Extract exactly the run of lines starting at the line that holds "obj.parent = empty" and ending at the line that holds "TINT = (0.022, -0.022, 0.0)", both included.

--- Start of SOURCE DATA ---

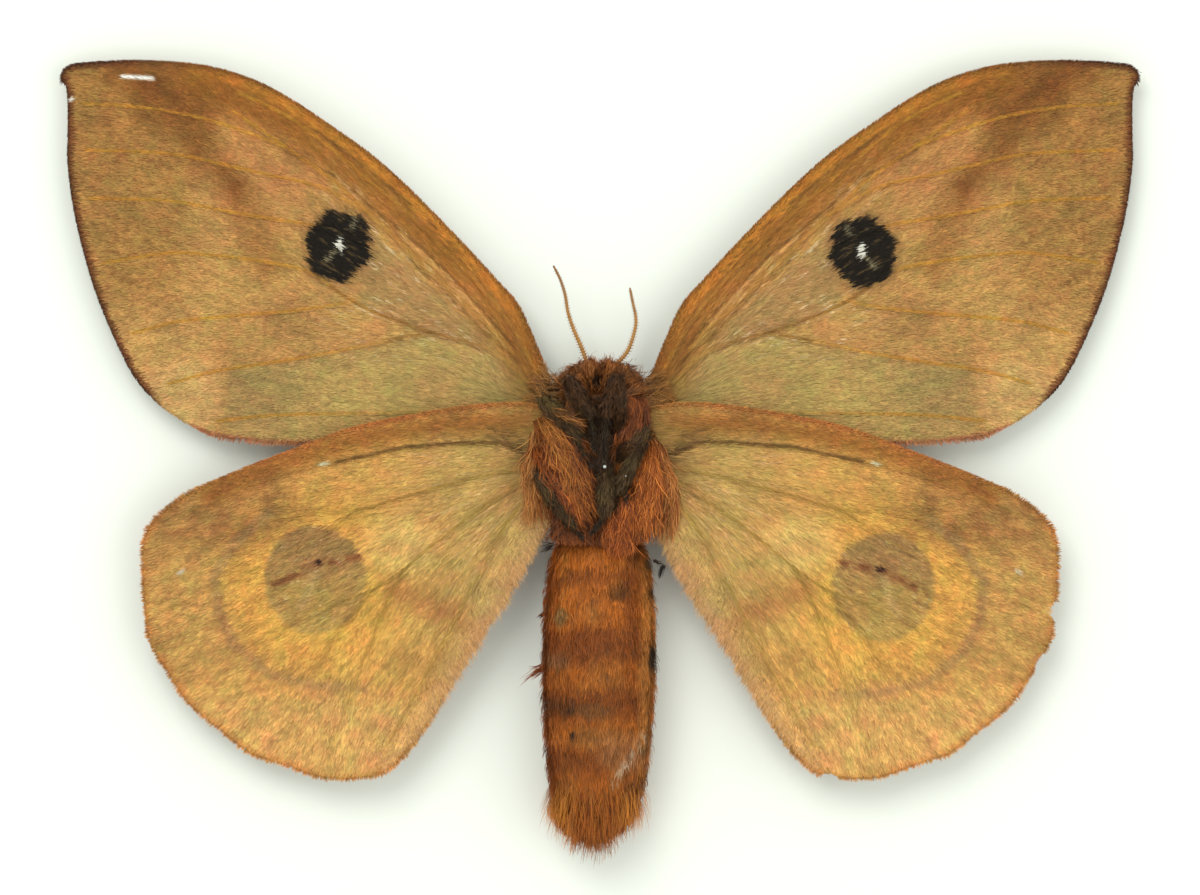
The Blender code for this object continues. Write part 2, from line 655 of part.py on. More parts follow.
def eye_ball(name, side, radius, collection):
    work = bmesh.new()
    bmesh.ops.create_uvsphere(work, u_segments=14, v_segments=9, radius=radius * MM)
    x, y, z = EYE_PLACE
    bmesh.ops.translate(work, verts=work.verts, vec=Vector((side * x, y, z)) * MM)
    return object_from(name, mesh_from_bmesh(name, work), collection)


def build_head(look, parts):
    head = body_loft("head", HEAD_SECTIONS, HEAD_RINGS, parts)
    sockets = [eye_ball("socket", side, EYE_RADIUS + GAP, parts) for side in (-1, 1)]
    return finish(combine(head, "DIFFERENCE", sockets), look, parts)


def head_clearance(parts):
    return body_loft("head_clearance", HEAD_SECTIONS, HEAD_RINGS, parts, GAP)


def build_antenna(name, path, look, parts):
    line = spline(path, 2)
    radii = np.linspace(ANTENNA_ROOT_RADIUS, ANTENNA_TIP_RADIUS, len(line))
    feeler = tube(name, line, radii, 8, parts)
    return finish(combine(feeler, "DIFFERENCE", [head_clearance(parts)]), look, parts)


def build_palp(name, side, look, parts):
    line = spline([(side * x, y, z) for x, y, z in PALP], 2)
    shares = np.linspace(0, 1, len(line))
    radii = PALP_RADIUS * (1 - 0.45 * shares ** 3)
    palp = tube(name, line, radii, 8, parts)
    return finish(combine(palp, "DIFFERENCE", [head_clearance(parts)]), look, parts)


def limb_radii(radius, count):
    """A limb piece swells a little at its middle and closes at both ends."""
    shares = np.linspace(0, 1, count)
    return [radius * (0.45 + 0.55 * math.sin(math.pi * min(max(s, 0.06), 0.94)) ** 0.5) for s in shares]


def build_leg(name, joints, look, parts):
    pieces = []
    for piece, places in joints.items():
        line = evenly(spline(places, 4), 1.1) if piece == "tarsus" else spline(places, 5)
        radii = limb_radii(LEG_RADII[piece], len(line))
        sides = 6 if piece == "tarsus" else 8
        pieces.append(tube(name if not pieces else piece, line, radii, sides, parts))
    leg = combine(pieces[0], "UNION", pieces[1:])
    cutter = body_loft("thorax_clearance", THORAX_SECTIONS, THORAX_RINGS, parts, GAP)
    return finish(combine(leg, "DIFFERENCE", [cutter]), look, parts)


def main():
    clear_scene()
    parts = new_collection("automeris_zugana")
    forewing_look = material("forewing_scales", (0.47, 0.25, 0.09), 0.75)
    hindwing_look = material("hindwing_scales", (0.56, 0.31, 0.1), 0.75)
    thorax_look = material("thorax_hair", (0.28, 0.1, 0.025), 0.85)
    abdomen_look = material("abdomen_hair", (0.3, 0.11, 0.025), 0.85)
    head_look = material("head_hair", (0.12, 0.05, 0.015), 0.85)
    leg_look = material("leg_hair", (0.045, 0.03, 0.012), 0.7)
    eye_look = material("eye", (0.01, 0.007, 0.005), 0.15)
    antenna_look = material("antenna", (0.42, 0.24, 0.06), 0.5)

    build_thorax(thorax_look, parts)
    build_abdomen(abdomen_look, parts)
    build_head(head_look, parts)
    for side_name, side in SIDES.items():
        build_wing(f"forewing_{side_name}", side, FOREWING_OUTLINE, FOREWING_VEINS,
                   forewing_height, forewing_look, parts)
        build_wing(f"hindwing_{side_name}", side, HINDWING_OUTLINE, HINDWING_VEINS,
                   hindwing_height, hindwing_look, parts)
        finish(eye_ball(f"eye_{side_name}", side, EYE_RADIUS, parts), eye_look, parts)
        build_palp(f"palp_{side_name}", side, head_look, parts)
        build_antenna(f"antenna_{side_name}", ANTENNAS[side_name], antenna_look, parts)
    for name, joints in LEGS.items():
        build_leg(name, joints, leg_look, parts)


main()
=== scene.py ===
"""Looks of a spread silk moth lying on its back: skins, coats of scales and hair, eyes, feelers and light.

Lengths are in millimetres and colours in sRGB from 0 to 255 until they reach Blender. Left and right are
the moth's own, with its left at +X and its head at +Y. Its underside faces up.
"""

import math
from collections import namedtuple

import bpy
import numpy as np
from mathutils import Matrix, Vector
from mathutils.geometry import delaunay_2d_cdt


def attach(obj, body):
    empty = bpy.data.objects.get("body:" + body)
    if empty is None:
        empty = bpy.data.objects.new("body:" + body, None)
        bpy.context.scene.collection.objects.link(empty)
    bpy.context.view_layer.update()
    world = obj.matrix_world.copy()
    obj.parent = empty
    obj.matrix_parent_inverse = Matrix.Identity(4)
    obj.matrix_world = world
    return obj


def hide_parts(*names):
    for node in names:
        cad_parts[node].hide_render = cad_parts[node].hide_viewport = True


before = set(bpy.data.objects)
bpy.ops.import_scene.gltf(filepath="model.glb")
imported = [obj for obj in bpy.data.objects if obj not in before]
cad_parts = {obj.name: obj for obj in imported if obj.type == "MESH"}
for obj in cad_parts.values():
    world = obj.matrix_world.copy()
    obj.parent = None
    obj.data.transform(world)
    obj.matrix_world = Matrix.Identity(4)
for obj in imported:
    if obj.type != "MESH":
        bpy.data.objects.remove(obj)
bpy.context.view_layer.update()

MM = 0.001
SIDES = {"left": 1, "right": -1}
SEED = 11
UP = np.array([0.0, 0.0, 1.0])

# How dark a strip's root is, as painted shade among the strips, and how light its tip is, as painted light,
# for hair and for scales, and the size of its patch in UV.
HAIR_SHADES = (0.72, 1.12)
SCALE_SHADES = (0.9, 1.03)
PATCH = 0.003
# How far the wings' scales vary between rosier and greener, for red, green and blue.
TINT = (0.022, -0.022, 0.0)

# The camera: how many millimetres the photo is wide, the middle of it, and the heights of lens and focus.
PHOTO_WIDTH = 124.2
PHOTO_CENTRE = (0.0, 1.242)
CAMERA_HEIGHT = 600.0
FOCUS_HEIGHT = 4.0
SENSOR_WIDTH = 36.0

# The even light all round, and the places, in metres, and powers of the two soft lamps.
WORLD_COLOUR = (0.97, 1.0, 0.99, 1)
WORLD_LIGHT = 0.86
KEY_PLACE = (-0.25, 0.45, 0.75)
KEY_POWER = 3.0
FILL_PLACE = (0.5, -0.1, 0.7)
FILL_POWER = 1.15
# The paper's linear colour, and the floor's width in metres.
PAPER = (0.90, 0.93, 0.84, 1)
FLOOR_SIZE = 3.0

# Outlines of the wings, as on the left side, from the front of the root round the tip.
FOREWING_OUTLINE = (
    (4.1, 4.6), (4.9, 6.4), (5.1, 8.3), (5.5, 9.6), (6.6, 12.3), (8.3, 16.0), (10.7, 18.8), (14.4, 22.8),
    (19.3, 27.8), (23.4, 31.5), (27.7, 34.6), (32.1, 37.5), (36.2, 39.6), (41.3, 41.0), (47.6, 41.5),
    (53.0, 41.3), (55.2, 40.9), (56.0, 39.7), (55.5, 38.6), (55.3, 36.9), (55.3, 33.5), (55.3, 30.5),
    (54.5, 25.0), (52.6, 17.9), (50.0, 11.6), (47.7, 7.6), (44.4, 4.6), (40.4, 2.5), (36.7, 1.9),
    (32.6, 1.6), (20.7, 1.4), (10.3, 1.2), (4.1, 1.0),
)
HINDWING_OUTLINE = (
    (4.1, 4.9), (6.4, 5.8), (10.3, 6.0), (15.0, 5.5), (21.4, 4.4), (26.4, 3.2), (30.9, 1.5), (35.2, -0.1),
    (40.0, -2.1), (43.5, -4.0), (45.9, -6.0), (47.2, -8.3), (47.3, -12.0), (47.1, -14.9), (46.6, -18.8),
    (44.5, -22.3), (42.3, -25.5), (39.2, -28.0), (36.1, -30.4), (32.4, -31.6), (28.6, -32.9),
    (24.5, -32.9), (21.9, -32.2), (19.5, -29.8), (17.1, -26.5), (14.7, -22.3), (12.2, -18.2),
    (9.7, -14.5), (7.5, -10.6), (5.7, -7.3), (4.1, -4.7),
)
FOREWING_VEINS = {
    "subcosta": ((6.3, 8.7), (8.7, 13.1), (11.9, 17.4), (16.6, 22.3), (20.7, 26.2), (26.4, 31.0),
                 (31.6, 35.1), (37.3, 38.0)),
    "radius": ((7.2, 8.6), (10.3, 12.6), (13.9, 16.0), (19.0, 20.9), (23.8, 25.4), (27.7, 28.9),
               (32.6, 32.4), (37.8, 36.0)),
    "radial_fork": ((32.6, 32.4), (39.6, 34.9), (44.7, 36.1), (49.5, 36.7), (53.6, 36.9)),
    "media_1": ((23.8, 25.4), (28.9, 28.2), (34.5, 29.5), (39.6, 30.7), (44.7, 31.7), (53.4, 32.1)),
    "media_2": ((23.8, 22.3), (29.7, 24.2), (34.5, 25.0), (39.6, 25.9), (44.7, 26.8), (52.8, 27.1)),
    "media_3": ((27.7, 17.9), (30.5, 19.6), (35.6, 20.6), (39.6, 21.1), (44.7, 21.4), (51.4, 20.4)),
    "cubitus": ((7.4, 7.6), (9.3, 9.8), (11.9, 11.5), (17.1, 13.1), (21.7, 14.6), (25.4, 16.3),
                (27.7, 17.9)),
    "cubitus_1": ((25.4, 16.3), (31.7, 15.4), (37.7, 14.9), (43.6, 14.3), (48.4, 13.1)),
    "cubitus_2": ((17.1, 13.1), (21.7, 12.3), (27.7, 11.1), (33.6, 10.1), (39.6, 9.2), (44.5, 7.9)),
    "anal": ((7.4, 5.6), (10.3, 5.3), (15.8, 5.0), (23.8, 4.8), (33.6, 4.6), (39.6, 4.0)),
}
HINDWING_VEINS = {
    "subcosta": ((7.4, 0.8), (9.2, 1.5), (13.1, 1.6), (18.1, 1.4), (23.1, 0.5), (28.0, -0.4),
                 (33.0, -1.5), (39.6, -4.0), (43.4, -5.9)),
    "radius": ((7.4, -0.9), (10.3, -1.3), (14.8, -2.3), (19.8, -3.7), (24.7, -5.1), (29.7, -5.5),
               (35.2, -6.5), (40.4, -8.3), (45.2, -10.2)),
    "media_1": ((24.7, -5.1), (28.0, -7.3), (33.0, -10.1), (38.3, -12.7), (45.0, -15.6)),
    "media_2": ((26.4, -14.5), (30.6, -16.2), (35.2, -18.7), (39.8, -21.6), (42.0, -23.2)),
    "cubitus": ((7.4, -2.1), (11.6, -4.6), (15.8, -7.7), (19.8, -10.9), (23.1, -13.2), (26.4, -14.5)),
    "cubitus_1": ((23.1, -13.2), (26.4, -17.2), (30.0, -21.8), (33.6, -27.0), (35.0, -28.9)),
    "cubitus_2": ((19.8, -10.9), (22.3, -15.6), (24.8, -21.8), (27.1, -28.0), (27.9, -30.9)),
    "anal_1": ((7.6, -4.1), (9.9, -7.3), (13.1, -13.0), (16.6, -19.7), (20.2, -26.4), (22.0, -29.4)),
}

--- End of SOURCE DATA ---

→ **THE REPLY**
    obj.parent = empty
    obj.matrix_parent_inverse = Matrix.Identity(4)
    obj.matrix_world = world
    return obj


def hide_parts(*names):
    for node in names:
        cad_parts[node].hide_render = cad_parts[node].hide_viewport = True


before = set(bpy.data.objects)
bpy.ops.import_scene.gltf(filepath="model.glb")
imported = [obj for obj in bpy.data.objects if obj not in before]
cad_parts = {obj.name: obj for obj in imported if obj.type == "MESH"}
for obj in cad_parts.values():
    world = obj.matrix_world.copy()
    obj.parent = None
    obj.data.transform(world)
    obj.matrix_world = Matrix.Identity(4)
for obj in imported:
    if obj.type != "MESH":
        bpy.data.objects.remove(obj)
bpy.context.view_layer.update()

MM = 0.001
SIDES = {"left": 1, "right": -1}
SEED = 11
UP = np.array([0.0, 0.0, 1.0])

# How dark a strip's root is, as painted shade among the strips, and how light its tip is, as painted light,
# for hair and for scales, and the size of its patch in UV.
HAIR_SHADES = (0.72, 1.12)
SCALE_SHADES = (0.9, 1.03)
PATCH = 0.003
# How far the wings' scales vary between rosier and greener, for red, green and blue.
TINT = (0.022, -0.022, 0.0)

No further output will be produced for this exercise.